Tried booting into Windows, got a blue screen. It said something along the lines of IRQL Not_Equal or something like that. Uh oh. Not good. So I tried researching this problem and from what I read on this forum it says it's a driver problem. ~But I did a fresh install of Windows 10 with the latest Geforce Drivers...?

So I lowered the RAM clock speed back to 1333 MHz and the CPU down to 3.5 GHz. Works well as of right now, but I feel like this is gonna kick me in the ass when I'm playing resource intensive games. How can I restore my hardware back to normal clock speeds without messing anything up? I've never had this problem before.
 
Solution

You got boot errors that were solved by lowering memory speed, you should definitely consider the RAM and test it out.



According to you it worked on the current hardware until Windows 10, so it's less likely that it's hardware incompatibility, but certainly can be hardware failure.

You should also test older graphics driver versions just in case.
For RAM, DDR3 should return to 1333MHz (actually 667 DDR) if there is a problem, since that's the fastest certifiable speed for DDR3. Likewise, the CPU will likely idle at a much lower speed than it's max speed, and unless you have resource intensive applications running it will not likely hit max speed for any reasonable amount of time.

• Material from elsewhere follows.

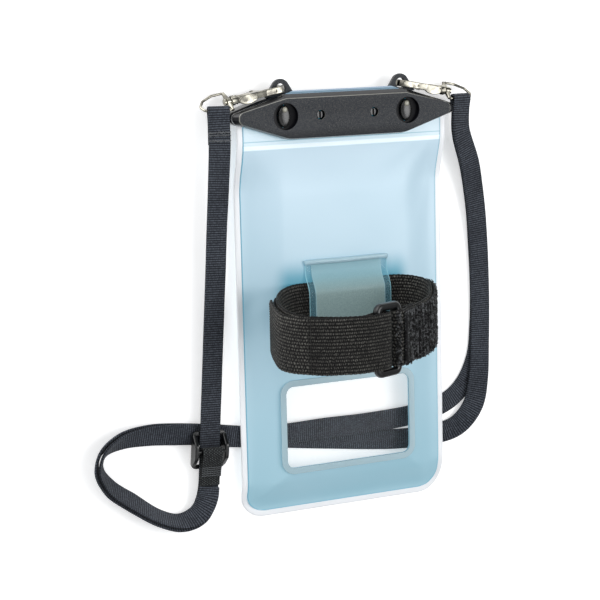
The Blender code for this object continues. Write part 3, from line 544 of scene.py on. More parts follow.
def makeWebbing(name, dark, light, pick, rib, shift, depth, low=0.15, high=0.9, finePick=0.0, wander=0.1):
    # Woven cloth whose threads wander a little. Where the attribute fineWeave is 1 the picks are closer together.
    material, tree, sockets = startMaterial(name, light, 0.75, Specular_IOR_Level=0.22, Sheen_Weight=0.04)
    strip = stripSpace(tree)
    drift = noisy(strip, 0.8, 2.0, 1)
    strip = put(tree, "ShaderNodeVectorMath", {0: drift, 1: (wander, wander * 2, 0.0), 2: strip},
                operation="MULTIPLY_ADD").outputs[0]
    weave = addGroup(weaveGroup, Strip=strip, Pick=pick, Rib=rib, Shift=shift)
    height, strand = weave["Height"], weave["Strand"]
    if finePick:
        fine = addGroup(weaveGroup, Strip=strip, Pick=finePick, Rib=rib, Shift=shift)
        mask = attribute(tree, "fineWeave")
        height = put(tree, "ShaderNodeMix", {0: mask, 2: height, 3: calc("MULTIPLY", fine["Height"], 0.86)},
                     data_type="FLOAT").outputs[0]
    cloud = noisy(objectSpace(tree), 55.0)
    tone = ramp(height, low, high)
    tone = calc("MULTIPLY", tone, calc("MULTIPLY_ADD", strand, 0.7, 0.55))
    tone = calc("MULTIPLY", tone, calc("MULTIPLY_ADD", cloud, 1.3, 0.35))
    link(mix(tone, dark, light), sockets["Base Color"])
    addBump(sockets, height, 0.8, depth)
    return material


def makePlastic(name, color, paler, roughness, pits, depth, **sockets):
    material, tree, inputs = startMaterial(name, color, roughness, **sockets)
    grain = addGroup(grainGroup, Vector=objectSpace(tree), Pits=pits)
    link(mix(grain["Tone"], color, paler), inputs["Base Color"])
    link(calc("MULTIPLY_ADD", grain["Tone"], 0.2, roughness - 0.1), inputs["Roughness"])
    addBump(inputs, grain["Height"], 0.35, depth)
    return material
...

Now, for your error, it seems that your RAM is starting to die, especially if it had been running at 1.65V rather than 1.5V. You should try running with only one stick (at the rated speed) and then alternating. If only one causes the issue, you know which is the one that's dying.
 


I don't think my RAM is dying. Could my motherboard be an issue? it's a Gigabyte 78LMT-S2P Mini ITX board. and I got it back in 2012 or 2013. Could it be that the newer hardware doesn't work on old mobos? Or at least fully work?
 

You got boot errors that were solved by lowering memory speed, you should definitely consider the RAM and test it out.



According to you it worked on the current hardware until Windows 10, so it's less likely that it's hardware incompatibility, but certainly can be hardware failure.

You should also test older graphics driver versions just in case.